Economic viability is another critical consideration. The cost of carbon capture varies depending on the technology and scale, but estimates suggest it adds $30-$60 per ton of CO2 captured. This cost must be offset by the value of urea or other carbon-derived products. Market demand for urea is stable due to its agricultural importance, but price fluctuations can impact profitability. Additionally, the capital expenditure for retrofitting ammonia plants with CCU systems can be substantial, requiring long-term financial planning and potential policy support to incentivize adoption.

Energy efficiency is a major hurdle in CCU integration. The Haber-Bosch process is already energy-intensive, consuming approximately 1% of global energy production. Adding carbon capture further strains energy resources, necessitating optimization of both SMR and CCU systems. Advanced solvents with lower regeneration energy requirements or alternative capture methods, such as membrane separation, are being explored to reduce this burden. Additionally, using renewable energy to power SMR or CCU processes could further lower the carbon footprint of ammonia production.

Infrastructure for CO2 transport and storage also plays a role in CCU feasibility. While urea synthesis consumes CO2 on-site, excess captured carbon may require transportation to other utilization sites or storage facilities. Developing pipelines or storage networks adds complexity and cost, particularly in regions without existing infrastructure. Regulatory frameworks must also evolve to support CO2 utilization, ensuring safe handling and incentivizing investment in CCU projects.

Material compatibility and system integration are technical challenges that cannot be overlooked. CO2 compression and purification require corrosion-resistant materials to handle the acidic nature of carbon dioxide. Furthermore, integrating CCU with ammonia production demands precise process control to balance hydrogen and CO2 streams, ensuring optimal yields for both ammonia and urea. Process simulations and pilot projects are essential to refine these integrations before large-scale deployment.

Policy and market mechanisms are crucial for accelerating CCU adoption in ammonia production. Carbon pricing or tax credits can improve the economics of CCU by internalizing the cost of emissions. Governments and industry consortia are increasingly supporting pilot projects to demonstrate the feasibility of CCU in ammonia plants. For instance, several European and Asian countries have initiated programs to subsidize carbon capture in industrial applications, including fertilizer production.

The environmental benefits of CCU-integrated ammonia production are clear. By repurposing CO2 for urea synthesis, the net emissions per ton of ammonia can be reduced by up to 50%, depending on the capture rate and process efficiency. This reduction is significant given that ammonia production accounts for nearly 1.8% of global CO2 emissions. Moreover, urea itself is a low-carbon product when derived from captured CO2, further enhancing the sustainability of the fertilizer value chain.
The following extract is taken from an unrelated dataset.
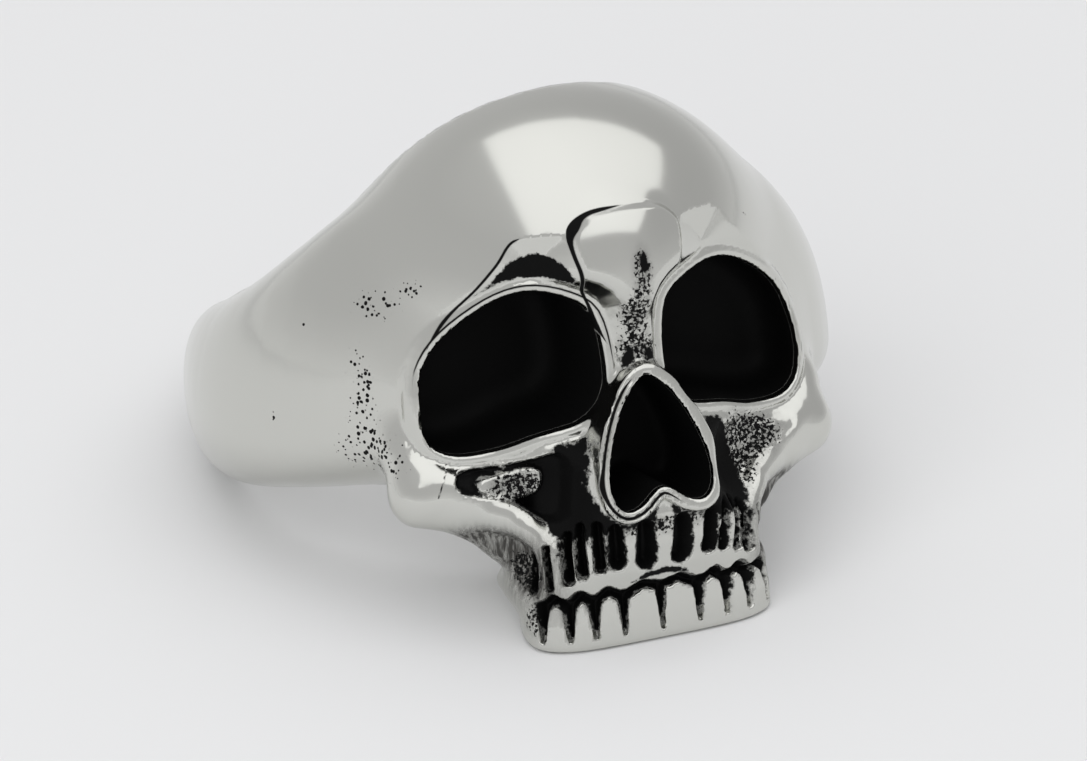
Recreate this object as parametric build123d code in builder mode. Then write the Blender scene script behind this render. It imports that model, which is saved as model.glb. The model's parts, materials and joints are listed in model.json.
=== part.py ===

Despite these advantages, barriers remain. Public perception and acceptance of CCU technologies can influence their deployment. Some stakeholders view CCU as a transitional solution rather than a long-term fix, preferring direct electrification or green hydrogen from renewables. However, for regions reliant on fossil-based hydrogen, CCU offers a pragmatic step toward decarbonization while maintaining industrial output.

Future advancements in CCU technology could further enhance its integration with ammonia production. Innovations in solvent chemistry, modular capture systems, and electrochemical CO2 conversion may lower costs and improve efficiency. Research into alternative nitrogen sources or catalysts for urea synthesis could also unlock new pathways for carbon utilization. Collaboration between academia, industry, and policymakers will be essential to drive these innovations forward.

In summary, integrating CCU with hydrogen-based ammonia production presents a viable strategy to reduce emissions while leveraging existing infrastructure. The repurposing of captured CO2 for urea synthesis adds economic value and aligns with circular economy principles. However, technical challenges, energy demands, and economic hurdles must be addressed through innovation, policy support, and cross-sector collaboration. As the world seeks sustainable solutions for industrial decarbonization, CCU-integrated ammonia production stands out as a pragmatic and impactful approach.